Imagine if this game was going to seal your fate or make you a legend.
- Budgets - I miss the budgets you used to get in NCAA. These should be back to make it tougher to play with smaller schools. Most smaller schools should have small budgets for coordinators, scheduling, and recruiting. Imagine this choice: Florida wants to play your Sun Belt school and will pay you $300,000 to come play. It’s a for sure loss, but you could certainly use the money to recruit a little farther away from home. Little things like that would do wonders for the mode.
- New and Dynamic Prestige/School Ratings - Central to this whole idea is a new ratings system for schools. Your boosters, fan base loyalty, administration loyalty, national perception, facilities etc. should all be rated. All of them should be able to change over time based upon your successes on the field. So, for instance, if you had 10 straight years as a 10-11 win team as North Texas, you should build up a bigger fan base with more boosters over time which should result in an increased budget and possibly facilities upgrades to attract recruits to your school.
- Differentiate TV Games - I know having more than one announce team is impractical, and it's understandable. However, why can't the broadcasts for regional, national, and game of the week type of games all be handled differently? One little touch is different intro music for each type of game. Another thing you could possibly do is have some sort of a different ESPN branding for each type of game. There are a lot of little things you could do to make big games seem bigger and lesser games seem more normal.

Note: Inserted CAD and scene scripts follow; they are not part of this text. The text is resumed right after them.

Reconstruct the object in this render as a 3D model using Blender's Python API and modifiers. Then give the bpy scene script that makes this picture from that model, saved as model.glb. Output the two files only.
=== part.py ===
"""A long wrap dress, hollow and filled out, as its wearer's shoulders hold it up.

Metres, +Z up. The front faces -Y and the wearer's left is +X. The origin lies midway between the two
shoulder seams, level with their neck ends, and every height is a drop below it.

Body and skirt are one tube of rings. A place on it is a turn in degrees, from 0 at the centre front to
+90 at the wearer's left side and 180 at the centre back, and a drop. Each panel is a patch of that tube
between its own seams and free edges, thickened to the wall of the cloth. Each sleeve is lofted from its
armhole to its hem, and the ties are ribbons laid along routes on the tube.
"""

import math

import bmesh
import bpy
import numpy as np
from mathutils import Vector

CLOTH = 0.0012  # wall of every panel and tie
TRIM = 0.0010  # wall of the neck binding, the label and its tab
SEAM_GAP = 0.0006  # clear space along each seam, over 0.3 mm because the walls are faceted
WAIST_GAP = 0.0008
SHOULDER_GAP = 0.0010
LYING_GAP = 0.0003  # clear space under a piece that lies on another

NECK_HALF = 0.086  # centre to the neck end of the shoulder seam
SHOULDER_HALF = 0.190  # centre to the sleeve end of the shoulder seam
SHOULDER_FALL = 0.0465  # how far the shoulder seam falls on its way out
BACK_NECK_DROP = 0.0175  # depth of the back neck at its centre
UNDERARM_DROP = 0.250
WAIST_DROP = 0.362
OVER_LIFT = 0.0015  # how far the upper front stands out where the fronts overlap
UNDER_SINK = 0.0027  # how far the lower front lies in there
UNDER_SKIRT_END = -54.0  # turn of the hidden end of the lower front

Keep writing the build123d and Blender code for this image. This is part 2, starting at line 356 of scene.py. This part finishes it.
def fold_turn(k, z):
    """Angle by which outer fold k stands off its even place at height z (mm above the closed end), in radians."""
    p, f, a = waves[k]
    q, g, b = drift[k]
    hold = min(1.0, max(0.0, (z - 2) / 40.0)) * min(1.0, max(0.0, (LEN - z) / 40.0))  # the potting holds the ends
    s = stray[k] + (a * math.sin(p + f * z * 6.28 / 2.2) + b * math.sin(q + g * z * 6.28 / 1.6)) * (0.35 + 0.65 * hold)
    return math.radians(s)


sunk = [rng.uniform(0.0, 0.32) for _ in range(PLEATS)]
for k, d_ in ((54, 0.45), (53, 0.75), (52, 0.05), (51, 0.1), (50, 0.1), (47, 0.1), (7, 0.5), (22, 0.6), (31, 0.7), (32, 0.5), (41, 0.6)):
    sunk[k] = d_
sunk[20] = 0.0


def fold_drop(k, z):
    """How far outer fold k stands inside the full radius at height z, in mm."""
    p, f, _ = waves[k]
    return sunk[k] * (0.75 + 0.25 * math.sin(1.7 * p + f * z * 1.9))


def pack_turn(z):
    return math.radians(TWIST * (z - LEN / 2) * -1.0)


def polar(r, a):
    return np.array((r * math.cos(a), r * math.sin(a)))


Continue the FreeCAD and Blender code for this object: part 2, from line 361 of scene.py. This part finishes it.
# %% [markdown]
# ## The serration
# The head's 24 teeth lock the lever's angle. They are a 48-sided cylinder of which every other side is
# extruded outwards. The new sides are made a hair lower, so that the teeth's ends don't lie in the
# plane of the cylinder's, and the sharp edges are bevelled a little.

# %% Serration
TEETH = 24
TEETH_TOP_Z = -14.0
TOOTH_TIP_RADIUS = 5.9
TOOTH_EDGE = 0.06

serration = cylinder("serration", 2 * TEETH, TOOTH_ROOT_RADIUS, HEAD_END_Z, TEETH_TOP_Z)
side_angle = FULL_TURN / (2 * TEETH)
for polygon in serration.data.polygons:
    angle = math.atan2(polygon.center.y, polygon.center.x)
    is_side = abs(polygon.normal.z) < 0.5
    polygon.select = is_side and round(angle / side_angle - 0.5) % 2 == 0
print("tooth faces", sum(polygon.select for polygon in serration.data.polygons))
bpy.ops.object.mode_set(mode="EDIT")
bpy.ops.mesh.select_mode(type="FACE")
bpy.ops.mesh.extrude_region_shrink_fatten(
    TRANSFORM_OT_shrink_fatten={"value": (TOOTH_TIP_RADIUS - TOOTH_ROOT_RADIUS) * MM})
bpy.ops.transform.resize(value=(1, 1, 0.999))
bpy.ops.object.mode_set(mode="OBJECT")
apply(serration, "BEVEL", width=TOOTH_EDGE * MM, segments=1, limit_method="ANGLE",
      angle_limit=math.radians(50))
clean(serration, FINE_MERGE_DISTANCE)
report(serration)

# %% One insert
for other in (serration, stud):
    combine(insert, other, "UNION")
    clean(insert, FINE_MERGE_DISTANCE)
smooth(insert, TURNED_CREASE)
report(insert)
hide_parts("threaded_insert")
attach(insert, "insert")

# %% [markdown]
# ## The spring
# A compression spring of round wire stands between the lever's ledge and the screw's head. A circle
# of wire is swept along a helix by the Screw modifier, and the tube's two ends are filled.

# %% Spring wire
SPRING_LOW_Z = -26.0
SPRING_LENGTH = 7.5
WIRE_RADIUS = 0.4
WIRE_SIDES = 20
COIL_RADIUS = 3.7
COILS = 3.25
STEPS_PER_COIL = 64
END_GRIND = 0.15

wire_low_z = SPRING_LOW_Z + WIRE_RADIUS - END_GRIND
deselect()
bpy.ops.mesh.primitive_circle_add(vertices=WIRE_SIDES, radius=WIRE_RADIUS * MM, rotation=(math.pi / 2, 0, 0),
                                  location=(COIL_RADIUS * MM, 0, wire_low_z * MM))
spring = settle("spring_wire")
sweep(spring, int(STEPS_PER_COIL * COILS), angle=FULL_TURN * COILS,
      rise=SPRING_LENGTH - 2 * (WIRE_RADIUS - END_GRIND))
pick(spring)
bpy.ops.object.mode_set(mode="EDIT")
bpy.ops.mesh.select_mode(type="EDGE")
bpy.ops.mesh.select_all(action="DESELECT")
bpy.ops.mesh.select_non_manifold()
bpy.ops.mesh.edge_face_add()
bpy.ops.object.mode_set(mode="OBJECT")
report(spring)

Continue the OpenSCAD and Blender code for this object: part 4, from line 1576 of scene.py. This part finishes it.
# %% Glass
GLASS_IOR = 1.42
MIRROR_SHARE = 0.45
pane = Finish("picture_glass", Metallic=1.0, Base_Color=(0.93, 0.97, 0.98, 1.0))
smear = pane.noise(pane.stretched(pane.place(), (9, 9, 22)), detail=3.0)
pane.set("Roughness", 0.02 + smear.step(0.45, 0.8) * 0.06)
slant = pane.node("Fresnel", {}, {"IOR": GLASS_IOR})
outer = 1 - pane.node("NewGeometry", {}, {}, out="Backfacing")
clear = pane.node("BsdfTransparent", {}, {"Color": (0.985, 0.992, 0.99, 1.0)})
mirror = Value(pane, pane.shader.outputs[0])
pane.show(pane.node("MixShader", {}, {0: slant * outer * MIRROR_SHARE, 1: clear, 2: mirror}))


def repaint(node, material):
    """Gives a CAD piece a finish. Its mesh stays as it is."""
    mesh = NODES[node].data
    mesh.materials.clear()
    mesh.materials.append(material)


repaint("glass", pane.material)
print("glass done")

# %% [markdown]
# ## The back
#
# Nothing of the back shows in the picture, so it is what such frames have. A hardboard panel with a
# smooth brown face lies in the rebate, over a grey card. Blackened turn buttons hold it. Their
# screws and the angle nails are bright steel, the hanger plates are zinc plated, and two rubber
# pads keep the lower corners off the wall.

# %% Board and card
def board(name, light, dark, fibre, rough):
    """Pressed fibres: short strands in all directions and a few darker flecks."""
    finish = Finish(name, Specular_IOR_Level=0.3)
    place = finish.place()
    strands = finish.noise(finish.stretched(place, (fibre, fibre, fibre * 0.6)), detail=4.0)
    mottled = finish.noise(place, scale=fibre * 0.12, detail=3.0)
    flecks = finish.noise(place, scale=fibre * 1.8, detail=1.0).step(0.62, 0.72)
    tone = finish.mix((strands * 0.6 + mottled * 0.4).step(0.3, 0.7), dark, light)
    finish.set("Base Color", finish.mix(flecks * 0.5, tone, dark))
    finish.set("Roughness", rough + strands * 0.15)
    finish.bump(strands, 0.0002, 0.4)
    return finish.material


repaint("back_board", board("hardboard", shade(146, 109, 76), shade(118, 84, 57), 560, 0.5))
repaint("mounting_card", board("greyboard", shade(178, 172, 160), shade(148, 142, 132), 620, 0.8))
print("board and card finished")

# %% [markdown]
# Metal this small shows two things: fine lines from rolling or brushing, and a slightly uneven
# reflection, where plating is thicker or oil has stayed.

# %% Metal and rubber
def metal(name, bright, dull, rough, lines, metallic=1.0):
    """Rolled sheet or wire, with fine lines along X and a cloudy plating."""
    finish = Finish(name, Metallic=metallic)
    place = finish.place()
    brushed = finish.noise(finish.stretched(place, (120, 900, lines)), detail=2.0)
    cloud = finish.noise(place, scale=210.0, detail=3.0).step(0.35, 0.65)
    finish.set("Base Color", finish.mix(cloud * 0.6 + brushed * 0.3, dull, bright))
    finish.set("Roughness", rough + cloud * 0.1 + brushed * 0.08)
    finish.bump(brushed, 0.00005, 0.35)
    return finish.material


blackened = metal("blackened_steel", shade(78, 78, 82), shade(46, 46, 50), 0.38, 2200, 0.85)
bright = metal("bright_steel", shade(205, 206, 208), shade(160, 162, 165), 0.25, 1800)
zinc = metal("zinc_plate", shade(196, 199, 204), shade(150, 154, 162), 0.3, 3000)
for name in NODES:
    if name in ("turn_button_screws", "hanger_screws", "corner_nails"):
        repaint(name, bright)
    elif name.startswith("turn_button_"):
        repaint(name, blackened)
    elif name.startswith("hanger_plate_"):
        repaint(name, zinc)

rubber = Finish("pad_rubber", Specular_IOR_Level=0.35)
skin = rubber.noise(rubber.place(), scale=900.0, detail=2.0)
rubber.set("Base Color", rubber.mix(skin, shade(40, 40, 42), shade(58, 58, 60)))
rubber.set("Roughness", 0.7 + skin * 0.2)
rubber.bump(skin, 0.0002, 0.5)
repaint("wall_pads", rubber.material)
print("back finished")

- More situation specific commentary - I would really like to see a lot more situational specific commentary added for dynasty mode. Especially commentary that has to do with your team's current situation either in conference standings or in bowl standing, or any number of other specific situations. Little touches like this make you feel as if what's on the screen is really happening. It'd also solve the problem of a stale commentary team, at least for another year.
- Simplify the Interface - For some reason, there are a lot of buttons on the PS3 and 360 controllers which are not used when navigating the menus in dynasty. In my opinion that is a huge mistake. Why NCAA doesn’t utilize the different buttons to quickly navigate through important menus (or any EA Sports game for that matter?).With the new additions you'd be making, the interface would have to be redone, all of this two clicks to a meaningful screen business needs to die this year. I’d really like to see the navigation through different menus simplified and streamlined, for all of our sake.
- Give users the option - Despite everything that I just said, some people just want to play games and recruit much like how dynasty mode is set up now. With that said, there should be a 'simple dynasty mode' or something similar to where you can turn off all that I said above (minus the interface) so you can enjoy the game how you want. Let’s not relive the camera debacle from this year.
So those are my dirty dozen ideas, all of which I think are very capable of being done in a year's development cycle. I think making those changes and including them for online dynasties would spice things up a lot. What do you think? Are your priorities different from mine? What changes would you like to see?